### Provided entries
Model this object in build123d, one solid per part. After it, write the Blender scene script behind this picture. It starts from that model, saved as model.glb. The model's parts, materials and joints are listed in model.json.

...

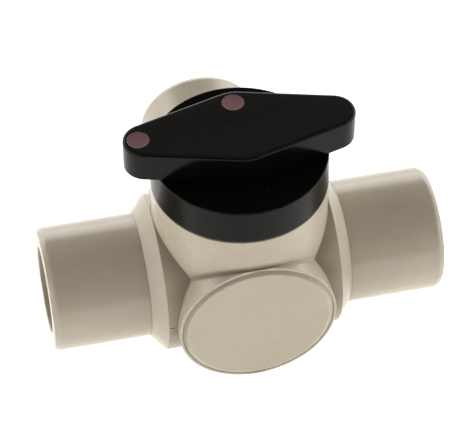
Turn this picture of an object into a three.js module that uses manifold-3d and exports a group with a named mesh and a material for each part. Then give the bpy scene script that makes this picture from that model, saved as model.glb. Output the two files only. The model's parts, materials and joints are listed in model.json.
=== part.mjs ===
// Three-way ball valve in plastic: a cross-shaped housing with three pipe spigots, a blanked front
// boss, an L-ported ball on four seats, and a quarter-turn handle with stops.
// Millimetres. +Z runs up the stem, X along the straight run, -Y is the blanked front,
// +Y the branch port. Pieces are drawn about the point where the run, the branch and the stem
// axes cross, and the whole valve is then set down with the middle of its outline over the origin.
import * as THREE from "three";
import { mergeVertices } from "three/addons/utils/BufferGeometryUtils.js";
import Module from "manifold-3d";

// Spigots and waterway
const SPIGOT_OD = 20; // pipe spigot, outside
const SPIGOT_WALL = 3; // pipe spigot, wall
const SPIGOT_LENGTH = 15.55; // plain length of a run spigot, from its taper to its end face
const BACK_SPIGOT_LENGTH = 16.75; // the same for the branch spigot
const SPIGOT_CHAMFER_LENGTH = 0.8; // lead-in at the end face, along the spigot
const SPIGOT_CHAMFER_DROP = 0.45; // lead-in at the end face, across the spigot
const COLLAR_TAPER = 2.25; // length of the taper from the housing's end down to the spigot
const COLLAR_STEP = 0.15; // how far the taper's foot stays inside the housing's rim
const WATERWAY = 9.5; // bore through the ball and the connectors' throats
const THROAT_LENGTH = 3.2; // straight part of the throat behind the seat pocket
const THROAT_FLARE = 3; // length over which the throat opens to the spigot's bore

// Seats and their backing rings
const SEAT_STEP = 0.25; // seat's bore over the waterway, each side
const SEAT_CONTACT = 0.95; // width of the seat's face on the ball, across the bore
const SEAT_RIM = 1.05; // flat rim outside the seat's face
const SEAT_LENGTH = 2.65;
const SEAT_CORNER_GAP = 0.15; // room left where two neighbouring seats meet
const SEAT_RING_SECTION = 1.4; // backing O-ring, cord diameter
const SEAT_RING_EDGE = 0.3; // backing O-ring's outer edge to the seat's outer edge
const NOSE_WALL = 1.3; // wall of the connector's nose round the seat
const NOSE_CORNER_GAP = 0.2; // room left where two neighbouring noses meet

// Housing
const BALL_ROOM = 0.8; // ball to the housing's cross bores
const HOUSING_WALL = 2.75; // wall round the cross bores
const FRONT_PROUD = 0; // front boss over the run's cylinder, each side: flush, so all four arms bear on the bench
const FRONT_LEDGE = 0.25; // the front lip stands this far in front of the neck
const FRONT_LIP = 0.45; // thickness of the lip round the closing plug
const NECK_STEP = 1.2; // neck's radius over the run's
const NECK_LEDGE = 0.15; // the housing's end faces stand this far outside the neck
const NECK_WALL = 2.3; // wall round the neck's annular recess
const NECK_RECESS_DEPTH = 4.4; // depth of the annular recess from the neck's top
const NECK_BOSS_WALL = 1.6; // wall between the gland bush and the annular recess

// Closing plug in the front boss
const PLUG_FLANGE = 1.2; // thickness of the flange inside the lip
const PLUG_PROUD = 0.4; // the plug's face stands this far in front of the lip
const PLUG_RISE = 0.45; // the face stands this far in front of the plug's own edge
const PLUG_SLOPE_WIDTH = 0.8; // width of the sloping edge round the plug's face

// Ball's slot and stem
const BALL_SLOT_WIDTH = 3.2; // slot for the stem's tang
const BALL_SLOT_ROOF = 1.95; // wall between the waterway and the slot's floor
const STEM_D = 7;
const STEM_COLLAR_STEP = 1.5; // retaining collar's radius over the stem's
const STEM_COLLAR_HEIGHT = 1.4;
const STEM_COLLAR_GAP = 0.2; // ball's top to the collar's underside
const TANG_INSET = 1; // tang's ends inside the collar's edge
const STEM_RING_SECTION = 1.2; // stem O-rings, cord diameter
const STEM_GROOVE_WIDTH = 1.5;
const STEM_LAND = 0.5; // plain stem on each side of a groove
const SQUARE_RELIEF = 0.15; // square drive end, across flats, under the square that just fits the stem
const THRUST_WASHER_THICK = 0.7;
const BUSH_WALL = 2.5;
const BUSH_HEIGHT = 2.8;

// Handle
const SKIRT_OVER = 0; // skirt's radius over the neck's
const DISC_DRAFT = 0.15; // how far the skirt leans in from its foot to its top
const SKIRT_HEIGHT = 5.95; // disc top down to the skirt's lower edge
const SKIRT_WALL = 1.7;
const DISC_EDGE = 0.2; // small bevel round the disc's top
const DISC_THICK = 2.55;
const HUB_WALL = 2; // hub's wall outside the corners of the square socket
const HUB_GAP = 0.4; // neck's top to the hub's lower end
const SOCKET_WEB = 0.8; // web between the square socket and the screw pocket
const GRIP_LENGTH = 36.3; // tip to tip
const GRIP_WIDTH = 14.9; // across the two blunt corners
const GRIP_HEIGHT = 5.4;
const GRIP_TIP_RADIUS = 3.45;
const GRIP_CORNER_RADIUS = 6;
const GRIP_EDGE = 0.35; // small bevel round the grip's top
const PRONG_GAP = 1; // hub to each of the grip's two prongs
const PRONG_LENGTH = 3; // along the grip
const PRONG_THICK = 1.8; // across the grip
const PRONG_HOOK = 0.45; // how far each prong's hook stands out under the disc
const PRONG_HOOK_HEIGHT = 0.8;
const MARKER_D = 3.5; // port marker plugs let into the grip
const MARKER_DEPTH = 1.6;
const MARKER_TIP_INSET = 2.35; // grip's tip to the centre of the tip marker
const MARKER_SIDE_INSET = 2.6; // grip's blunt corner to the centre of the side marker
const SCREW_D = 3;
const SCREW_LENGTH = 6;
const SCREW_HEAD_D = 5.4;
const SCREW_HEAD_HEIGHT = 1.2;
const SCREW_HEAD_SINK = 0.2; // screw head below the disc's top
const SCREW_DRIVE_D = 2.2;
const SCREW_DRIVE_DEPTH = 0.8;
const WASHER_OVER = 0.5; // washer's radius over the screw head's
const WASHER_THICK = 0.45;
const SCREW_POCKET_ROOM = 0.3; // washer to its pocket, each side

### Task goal
Retype the portion of the data above that starts on the line with "Turn this picture" and finishes on the line with "import Module from", including both of those lines.

### Response for this exercise
Turn this picture of an object into a three.js module that uses manifold-3d and exports a group with a named mesh and a material for each part. Then give the bpy scene script that makes this picture from that model, saved as model.glb. Output the two files only. The model's parts, materials and joints are listed in model.json.
=== part.mjs ===
// Three-way ball valve in plastic: a cross-shaped housing with three pipe spigots, a blanked front
// boss, an L-ported ball on four seats, and a quarter-turn handle with stops.
// Millimetres. +Z runs up the stem, X along the straight run, -Y is the blanked front,
// +Y the branch port. Pieces are drawn about the point where the run, the branch and the stem
// axes cross, and the whole valve is then set down with the middle of its outline over the origin.
import * as THREE from "three";
import { mergeVertices } from "three/addons/utils/BufferGeometryUtils.js";
import Module from "manifold-3d";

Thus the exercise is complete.